Historically, VARs and other IT business solution providers would visit clients, assess what they believe to be the company’s need, then sell in the hardware and software they thought was the best package. Today, that paradigm has turned upside-down, propelling customers, especially business-unit end-users, to the top of the hierarchy. All of our activities in the channel should now flow up to them and their needs.

This shift has been taking place over the last ten years and has happened for a couple of reasons, including the democratization of technology. With the advent of the cloud, smartphones, iPads, and BYOD (Bring Your Own Device), consumers decide what their businesses need instead of being told what they should buy. A real-world example is how Comdex has been usurped by the Consumer Electronics Show (CES) as the most potent technology trade show.

Clients now have all the information they need to make their choices. But emotions still come into play, like in consumer purchases for the home. Humans are making these decisions, weary of the risks of working with new vendors, yet motivated to be seen as leaders if their choices yield cost savings or increased efficiencies.

Resellers should recognize how psychology still impacts these purchase processes even though less take place face-to-face.
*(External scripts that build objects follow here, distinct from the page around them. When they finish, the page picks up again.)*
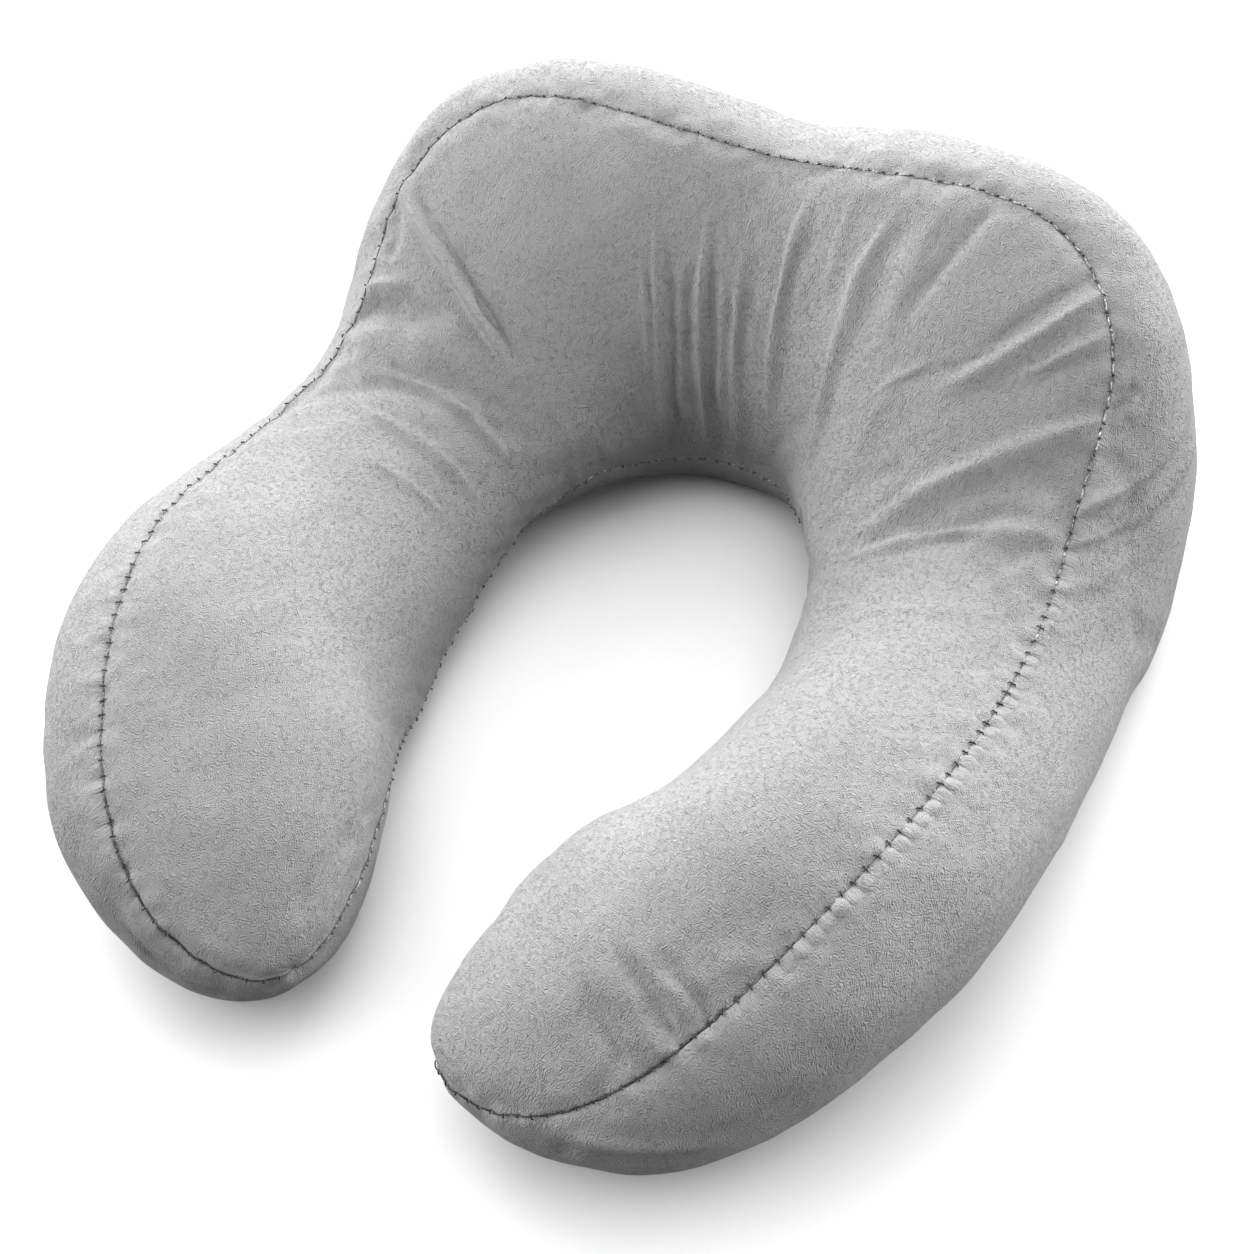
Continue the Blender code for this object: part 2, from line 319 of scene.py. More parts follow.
# Soft ridges with a trough beside them. Each runs from its start over its middle to its end; a
# place is a share along the cushion, -1 to 1, and a share across its panel, which is 0 at the
# outer seam on the top panel and 0 at the inner seam on the under panel.
#   height     of the ridge, less than 0 for a trough
#   width      from the ridge's middle to where it has mostly gone
#   lean       how deep the trough beside it is, as a share of the height: more than 0 on the right
#              of someone walking from start to end, less than 0 on the left
CREASE_COLUMNS = (
    "panel", "start", "start_across", "middle", "middle_across", "end", "end_across",
    "height", "width", "lean",
)
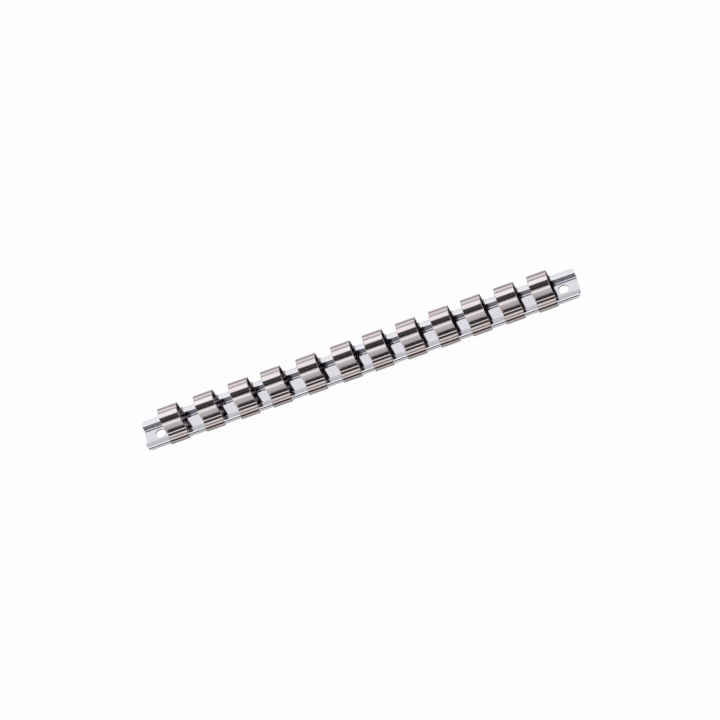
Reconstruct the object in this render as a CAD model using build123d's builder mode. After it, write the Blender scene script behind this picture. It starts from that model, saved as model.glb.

Understanding what types of personas are making the decision can provide guidance that helps validate their customers’ choices. This guidance can include additional information and insights, product reviews, or specific vertical industry case studies such as business problem-solving initiatives previously completed successfully by the VAR. Serving as a trusted source on this particular IT decision nurtures that overall relationship, increasing the likelihood of clients contacting you for the next purchase.

The only constant in our continually evolving channel is the need to follow our clients and solve their problems in ways we may not have imagined before. Nurturing relationships with everyone in the channel–even the less obvious ones–sets you up to meet client demands with the answers you’ve already envisioned and created.